→ **Short problem**: Reproduce the opening lines of the records exactly, up to and including the line in which "grip_z = -100.0" occurs.

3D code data
* * * *
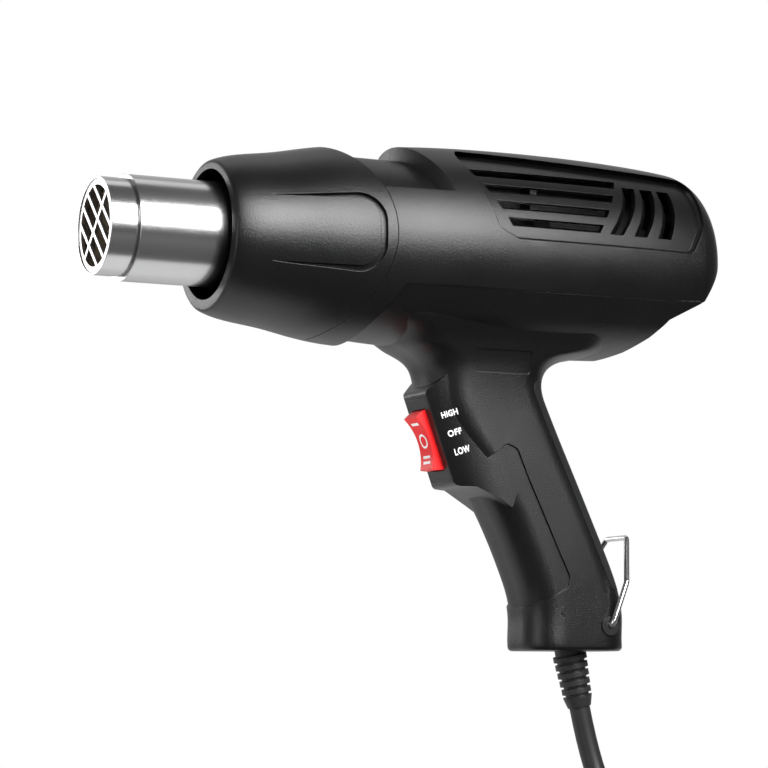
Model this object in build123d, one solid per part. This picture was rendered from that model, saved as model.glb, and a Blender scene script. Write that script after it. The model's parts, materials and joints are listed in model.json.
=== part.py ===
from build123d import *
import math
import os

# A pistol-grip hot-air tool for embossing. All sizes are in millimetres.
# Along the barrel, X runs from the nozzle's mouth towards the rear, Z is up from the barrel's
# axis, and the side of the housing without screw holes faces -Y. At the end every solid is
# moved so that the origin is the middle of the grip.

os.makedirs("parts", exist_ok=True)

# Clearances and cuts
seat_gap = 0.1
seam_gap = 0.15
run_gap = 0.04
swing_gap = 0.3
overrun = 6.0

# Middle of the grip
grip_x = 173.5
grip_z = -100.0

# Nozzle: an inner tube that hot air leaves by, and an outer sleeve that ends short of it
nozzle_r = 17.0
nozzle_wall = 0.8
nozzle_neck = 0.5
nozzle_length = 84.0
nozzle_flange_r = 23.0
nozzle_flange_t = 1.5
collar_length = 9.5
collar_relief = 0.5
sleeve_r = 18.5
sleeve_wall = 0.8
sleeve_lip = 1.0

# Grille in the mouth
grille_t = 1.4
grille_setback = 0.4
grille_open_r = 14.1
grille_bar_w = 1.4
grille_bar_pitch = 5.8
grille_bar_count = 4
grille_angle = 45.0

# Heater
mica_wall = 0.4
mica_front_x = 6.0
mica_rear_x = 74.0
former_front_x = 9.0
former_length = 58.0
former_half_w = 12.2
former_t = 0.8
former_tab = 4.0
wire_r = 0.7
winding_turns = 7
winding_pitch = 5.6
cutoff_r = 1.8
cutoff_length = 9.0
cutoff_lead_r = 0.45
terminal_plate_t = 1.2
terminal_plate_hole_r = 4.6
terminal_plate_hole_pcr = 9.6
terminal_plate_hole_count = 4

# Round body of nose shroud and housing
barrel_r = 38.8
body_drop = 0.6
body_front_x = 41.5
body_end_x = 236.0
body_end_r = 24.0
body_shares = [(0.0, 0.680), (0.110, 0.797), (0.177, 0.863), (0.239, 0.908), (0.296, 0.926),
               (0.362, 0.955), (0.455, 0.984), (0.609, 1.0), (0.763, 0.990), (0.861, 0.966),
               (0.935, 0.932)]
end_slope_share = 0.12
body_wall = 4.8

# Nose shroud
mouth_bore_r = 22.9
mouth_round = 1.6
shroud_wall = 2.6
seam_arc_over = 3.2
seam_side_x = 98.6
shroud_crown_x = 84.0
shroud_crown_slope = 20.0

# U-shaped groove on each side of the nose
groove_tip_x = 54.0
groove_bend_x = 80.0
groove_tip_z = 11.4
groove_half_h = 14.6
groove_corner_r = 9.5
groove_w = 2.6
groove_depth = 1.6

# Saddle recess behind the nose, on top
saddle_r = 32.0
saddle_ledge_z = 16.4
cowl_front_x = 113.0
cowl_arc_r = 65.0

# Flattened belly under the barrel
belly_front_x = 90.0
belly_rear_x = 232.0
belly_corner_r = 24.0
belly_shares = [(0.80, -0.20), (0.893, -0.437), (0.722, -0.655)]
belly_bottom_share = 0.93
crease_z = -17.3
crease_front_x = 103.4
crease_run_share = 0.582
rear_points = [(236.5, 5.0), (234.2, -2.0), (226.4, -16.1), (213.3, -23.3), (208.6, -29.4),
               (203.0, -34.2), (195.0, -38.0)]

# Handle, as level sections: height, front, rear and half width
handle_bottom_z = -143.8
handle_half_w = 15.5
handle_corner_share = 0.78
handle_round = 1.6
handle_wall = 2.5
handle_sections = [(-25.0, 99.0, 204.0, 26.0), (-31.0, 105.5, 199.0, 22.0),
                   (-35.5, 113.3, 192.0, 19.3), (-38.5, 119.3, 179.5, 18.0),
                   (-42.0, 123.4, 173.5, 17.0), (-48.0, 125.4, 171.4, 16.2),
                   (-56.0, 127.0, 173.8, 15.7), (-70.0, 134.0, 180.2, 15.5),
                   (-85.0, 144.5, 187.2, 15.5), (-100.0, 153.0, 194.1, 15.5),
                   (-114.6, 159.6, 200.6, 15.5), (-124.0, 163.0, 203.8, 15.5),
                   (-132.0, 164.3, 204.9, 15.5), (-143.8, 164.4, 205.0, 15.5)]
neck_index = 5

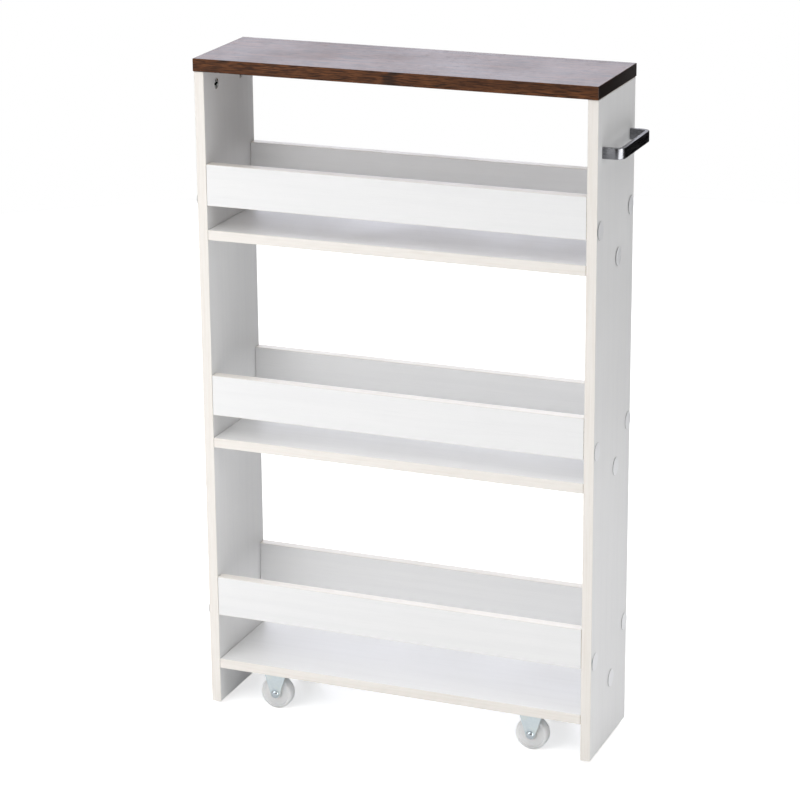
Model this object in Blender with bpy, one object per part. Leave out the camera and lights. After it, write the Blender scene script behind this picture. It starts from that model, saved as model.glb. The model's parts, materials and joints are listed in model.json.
* * * *
→ **Answer to the exercise**:
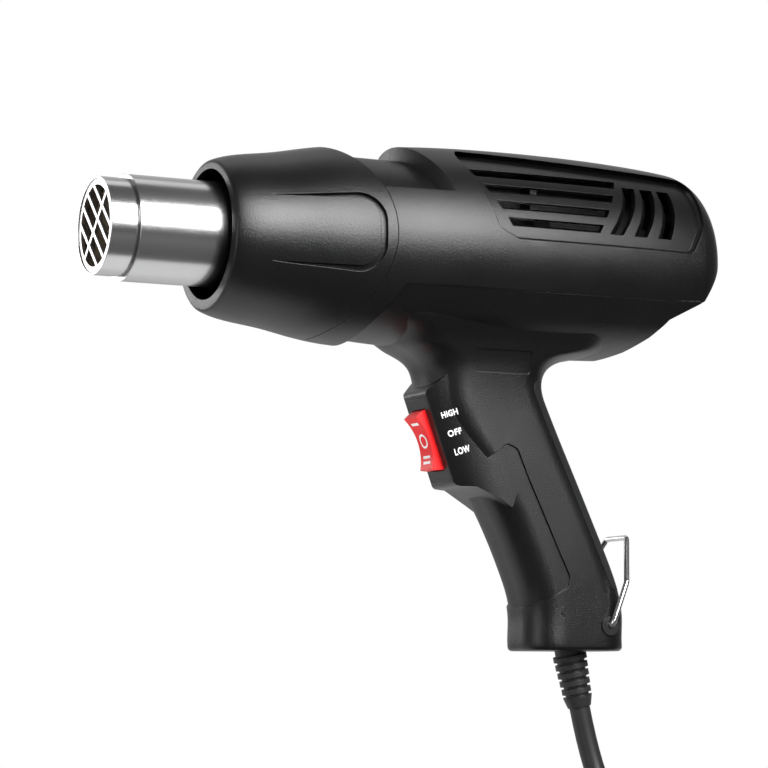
Model this object in build123d, one solid per part. This picture was rendered from that model, saved as model.glb, and a Blender scene script. Write that script after it. The model's parts, materials and joints are listed in model.json.
=== part.py ===
from build123d import *
import math
import os

# A pistol-grip hot-air tool for embossing. All sizes are in millimetres.
# Along the barrel, X runs from the nozzle's mouth towards the rear, Z is up from the barrel's
# axis, and the side of the housing without screw holes faces -Y. At the end every solid is
# moved so that the origin is the middle of the grip.

os.makedirs("parts", exist_ok=True)

# Clearances and cuts
seat_gap = 0.1
seam_gap = 0.15
run_gap = 0.04
swing_gap = 0.3
overrun = 6.0

# Middle of the grip
grip_x = 173.5
grip_z = -100.0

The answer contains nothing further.